O que nos diz a menina do casaquinho vermelho

A menina do casaquinho vermelho1 é um dos símbolos do filme “A Lista de Schindler”, de Steven Spielberg (1993), o longa narra a história de Oskar Schindler, um empresário alemão que salvou a vida de mais de mil judeus, durante o Holocausto, ao empregá-los em sua fábrica.

O filme é considerado, pela crítica especializada, como um dos melhores já feitos. Nele, uma das escolhas estéticas que mais chamaram a atenção foi o fato de ser quase todo em preto e branco. Segundo o diretor, isso traria uma atmosfera de documentário e seria a melhor representação para a época. Para ele, a cor é o símbolo da vida. Logo, um filme sobre o Holocausto tinha que ser em preto e branco.
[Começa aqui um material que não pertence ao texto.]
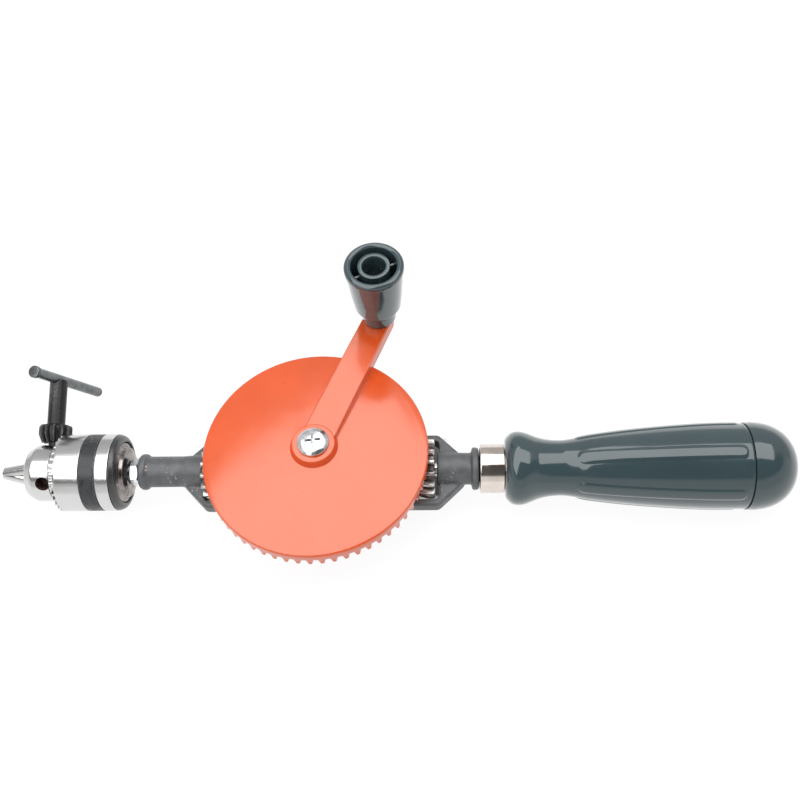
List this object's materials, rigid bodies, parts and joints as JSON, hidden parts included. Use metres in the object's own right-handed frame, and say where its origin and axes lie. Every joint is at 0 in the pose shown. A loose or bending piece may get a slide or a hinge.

Apesar disso, o vermelho é usado para distinguir uma menina com um casaco, andando apressadamente em busca de um lugar para esconder-se. Em cena posterior, ela é vista entre os mortos, reconhecida apenas pelo casaco vermelho que ainda estava usando.

A personagem foi criada a partir das memórias de Zelig Burkhut, sobrevivente do Holocausto. Ele contou ao diretor do filme a história de uma menina de casaco rosa, com não mais de quatro anos, executada por um nazista com um tiro bem em frente a seus olhos. Algo que jamais conseguiria esquecer.

No filme, a menina quebra nossa expectativa ao dar-nos um lampejo de cor e esperança, fazendo-nos crer que irá sobreviver. É justamente essa quebra de expectativa que faz Schindler mudar, tomar uma atitude. Quando ele vê a menina sendo mais uma na pilha de corpos para ser incinerado, sua expressão muda completamente. Minutos antes, ele viu as cinzas e a fuligem dos corpos em chamas se acumulando em seu carro, mas isso lhe causava apenas um simples incômodo.

Em tempos brutos, a imagem da menininha nos remete ao tema da democracia, aquele ideal que nos permite o direito de discordar porque as pessoas, de fato, não pensam igual. Em um sistema democrático, não há, pois, a uniformidade cinza das opiniões; algo que não é considerado ruim.

Assim como a cor forte do casaco da menina desperta a curiosidade do expectador, por vezes, na vida, deparamo-nos incomodados com a diferença; isso porque estamos tão presos a nossos interesses individuais, aqui e agora, que esquecemos do outro, dos muitos outros.

No decorrer da história, já tivemos muitas experiências de como é ter que pensar em uma única perspectiva, como na Idade Média ou em regimes totalitários (como o nazismo mostrado no filme). E já sabemos que não é bom, não é nada bom.

Devemos aprender a ouvir mais.

Temos a tendência de pensar que o outro discorda de nós ou por má fé ou por ignorância, mas lembremos que nem sempre é assim. Confiar que o outro pode estar sendo bem intencionado e inteligente também é uma alternativa.

Somos ricos em pessoas e ideias e em problemas difíceis. Num meio como esse, é preciso que eu tenha a grandeza de entender que outras pessoas podem pensar coisas importantes que eu não consegui pensar e que elas serão também capazes de trocar ideias comigo.

Não estamos prontos, talvez nunca estejamos, mas esse é um trabalho diário e de todos, que se mostra na maneira como nos portamos nos mais diversos lugares e nas relações interpessoais do cotidiano.

Quando a menina do casaquinho vermelho apareceu, ouvi-a dizer: Seja colorido(a), sem desprezar aqueles que optam por continuar sendo cinza, porque o desafio é este: sermos capazes de ocuparmos o mesmo espaço com respeito, dialogando nossas diferenças.